How to Get the Most from Your Mentor
Aimée Eubank Davis (G.N.O. ’95) is an expert in human capital. Five years ago, she founded Braven, a nonprofit that’s guiding first generation and under-represented college students to land strong first jobs straight out of college in Chicago, the Bay Area, and Newark. (So far, Braven Fellows are outpacing their peers by 30 percentage points on attaining strong post-grad opportunities.) Prior to that, she was Executive Vice President of People, Diversity and Community at Teach For America. She spent the majority of her 13 years in senior-level roles leading the staff to develop and diversify during a period of rapid growth.
Mentoring is a lighter-touch relationship than the kind of intensive coaching that Braven college Fellows experience, but it’s a relationship that Eubanks Davis values. “I have a fair number of people, where, I am a mentor to them. I’ve also worked myself into the lives of certain people who are mentors to me,” she told One Day. “Here’s what I’ve learned from being on both sides of the equation.”
The most impactful relationships are driven by mentees, not mentors.
“The core of the relationship should be that you genuinely have a reason to ask a person for her time, and you know what you’re looking for from a mentor.”
“I had a mentee who worked for me at TFA, and now she has a senior role at a prestigious foundation. She’s very proactive about saying, ‘I need your attention, and this is why. I’ve got this big decision to make.’”
“One of my biggest mentors at TFA was a board member who I still go to for advice. I set up quarterly meetings with her, and three or four days ahead, I tell her what I’m going to talk to her about. Another mentor is a very busy person, so I stack up my questions and have them ready when she has time. Some of my relationships are looser, but I think you get the most out of mentors when you can tell them what you want, and they can think about it.”
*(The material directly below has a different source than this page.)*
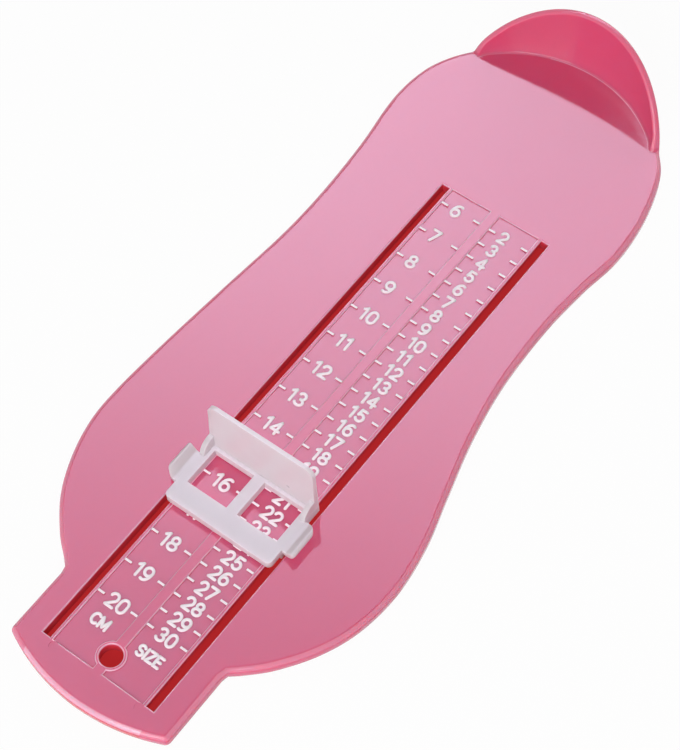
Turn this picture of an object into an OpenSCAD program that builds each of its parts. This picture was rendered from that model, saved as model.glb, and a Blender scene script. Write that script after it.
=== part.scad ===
// Foot measuring gauge for small children: a foot-shaped moulded plate with a
// heel cup, two long slots and a sunken double scale, and a toe-stop slider
// that is clipped through the slots. All sizes are millimetres.
//
// Distances along the foot are measured from the zero of the scale, which is
// the inside of the heel cup, towards the toes. Distances across the foot are
// measured from the middle of the scale strip. at() turns the two into X and Y.

/* [Plate] */
// Height of the plate above the table
plate_h = 3.2; // [2.8:0.1:4.5]
// Thickness of the plate's skin
skin_t = 1.8; // [1.4:0.1:2]
// Radius of the plate's rounded upper edge, and thickness of the lip below it
edge_r = 1.4; // [1:0.1:1.5]
// Width of the square toe tab
tab_w = 48; // [46:0.1:49]
// Distance from the scale's zero to the tip of the toe tab
tab_end = 225.4; // [222:0.1:230]
// Radius of the curved end of the toe tab
tab_end_r = 55; // [40:1:90]
// Radius of the toe tab's two corners
tab_corner_r = 1.6; // [1.6:0.1:4]

/* [Heel cup] */
// Height of the cup's rim above the plate, at the back of the heel
cup_h = 19.3; // [12:0.1:24]
// Outer radius of the heel
cup_r = 40; // [39.5:0.1:40.5]
// Distance of the heel's centre from the middle of the scale strip
cup_x = -6.5; // [-7:0.1:-6]
// Distance of the heel's centre from the scale's zero
cup_u = 38.5; // [38:0.1:39]
// Half the width of the arch that the rim follows
cup_half_w = 29.5; // [22:0.1:32]
// How sharply the arch falls towards its ends: 1 is an ellipse
cup_arch_power = 1.45; // [1:0.05:1.6]
// Thickness of the cup's wall
cup_t = 2; // [1.4:0.1:2.4]
// Lean of the cup's wall, in degrees from upright
cup_lean = 4; // [0:0.5:8]
// Radius of the hollow where the wall meets the plate
cup_fillet_r = 2; // [0.5:0.1:3]

/* [Slots and scale strip] */
// Distance from the middle of the strip to the middle of each slot
slot_x = 15.8; // [15:0.1:17]
// Width of each slot
slot_w = 2.3; // [2:0.1:3]
// Distance from the scale's zero to the heel end of the slots
slot_start = 55.1; // [50:0.1:60]
// Distance from the scale's zero to the toe end of the slots
slot_end = 216.1; // [205:0.1:217]
// Depth of the two sunken scale panels
panel_depth = 0.5; // [0.3:0.1:0.8]
// Width of the rail between a slot and its scale panel
rail_w = 1; // [0.6:0.1:1.5]
// Half the width of the rib between the two scale panels
rib_half_w = 1.5; // [1:0.1:2.5]
// Radius of the hanging hole
hole_r = 2.9; // [2:0.1:3.2]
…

Don’t expect one mentor to be everything to you.
“I go to one mentor when I have to think through university partnerships and another when I have to think through the lens of a donor. I have three kids and we need to send them to college. There’s a person I went to and said, ‘Oh my goodness, can you sit me down and help me get my head around that behemoth of a financial challenge?’”
Don’t expect your mentor to be your mentor for life.
“My first mentor in New Orleans was Brenda Jones Benoit, who had been teaching for 20 years, and I had been teaching for zero. She gave me feedback all the time, and I started to get comfortable in a mentoring relationship where there was a natural proximity. There are people like Brenda who mentored me, and there’s still so much love and affection. But it’s OK for the mentoring to come to a conclusion because the reason you were in that relationship has evolved.”
It won’t all be praise and encouragement.
“I have a mentor who is sort of a work-ish mother to me, even though she’s never been my direct manager. She never shies away from telling me when she is disappointed in something my team produced. There are moments when things can be awkward because you are in a human relationship, but in those moments of tension, you’re going to stretch and grow.”
It’s not all identity-based.
“There are moments when I want to talk to another black woman leading an organization, but I would do myself a disservice as a learner if I was only looking for advice from black women. As I think about my own mentors, they have been women, they have been men, they have been black, they have been white. One member of my board, whose outlook on politics can be different than mine, is a super-helpful thought partner on a part of our strategy that he knows a lot about professionally. If you’re only looking to people like you, you’re not going to get the best advice.”